The importance of a significant allocation of the commercial Unit 1 redfish fishery was then discussed as a future just transition plan for the 4R shrimp fleet. FFAW reminded DFO of their own description of the redfish biomass in the Gulf as the “largest groundfish stock in Atlantic Canadian history”. 2022 was a clear indication of the impacts that we will continue to see on the Gulf shrimp stock because of the growing redfish biomass and other environmental factors. As an emerging commercial fishery, Unit 1 redfish presents an opportunity to provide economic stability instead of displacement of the 4R fleet that depend on the Gulf shrimp resource for viability. Current offshore holdings were referenced with illustration, indicating that their access is not necessary for survival, whereas the 4R fleet is.
The influence of conservationist groups on management decisions led to discussion about mackerel and northern cod, particularly factual issues with groups such as Oceana. The signs of mackerel were unprecedented in 2022 following the decision for a moratorium, and a fishery needs to be re-established. Concluding another successful fishing season, even a very moderate increase in the TAC for northern cod would help to continue to build the industry while maintaining conservation. FFAW explained that the price and quality of the resource is consistently good and favorable for markets, and an increase in TAC would provide incentive for harvesters.

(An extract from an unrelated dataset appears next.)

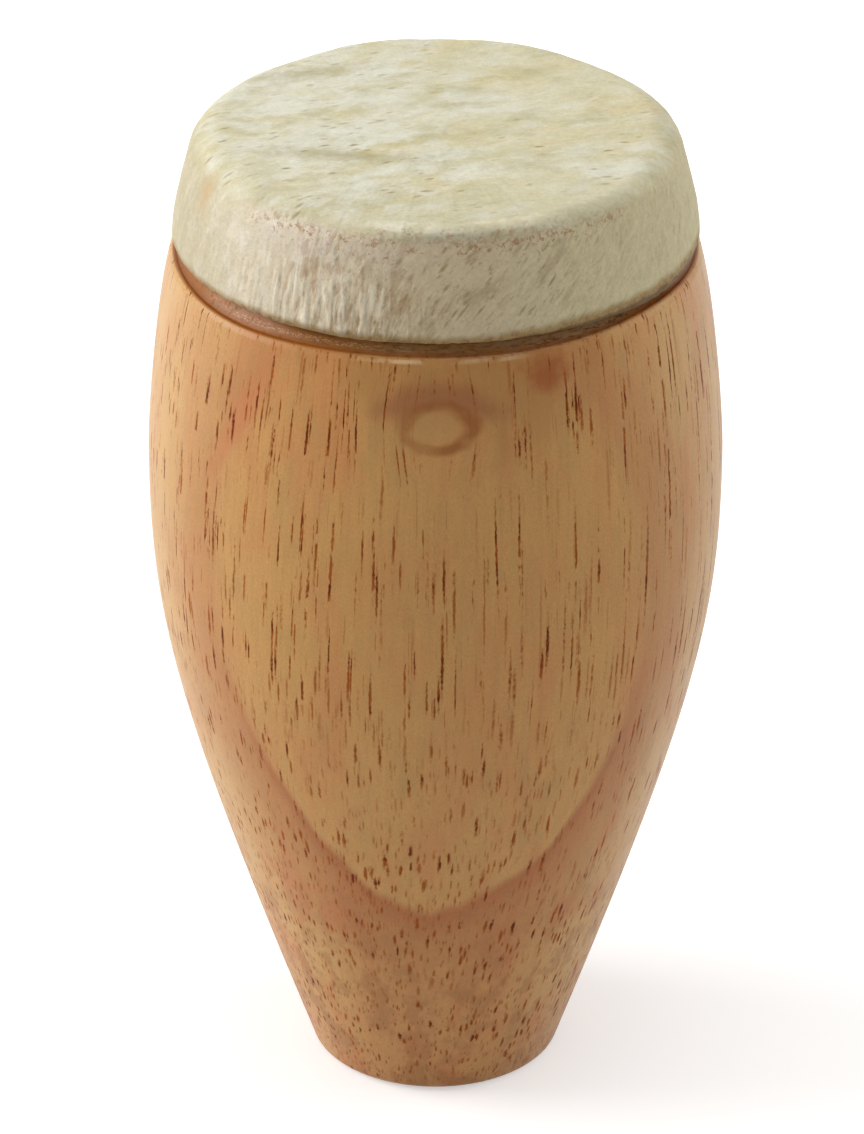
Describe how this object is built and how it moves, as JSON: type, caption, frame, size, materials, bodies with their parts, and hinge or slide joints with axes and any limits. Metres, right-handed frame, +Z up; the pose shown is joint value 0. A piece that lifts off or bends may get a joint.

FFAW committed to providing the Deputy Minister and staff with more information on northern cod as well as the 3Ps cod fishery, potential collaborative projects to address ongoing issues with RV Surveys, and MMPA implementation concerns for the Newfoundland and Labrador region. FFAW is hopeful that this is the first of many meetings that work to establish and re-establish contacts and connections at DFO, with a commitment to working cooperatively for betterment of the industry and the province.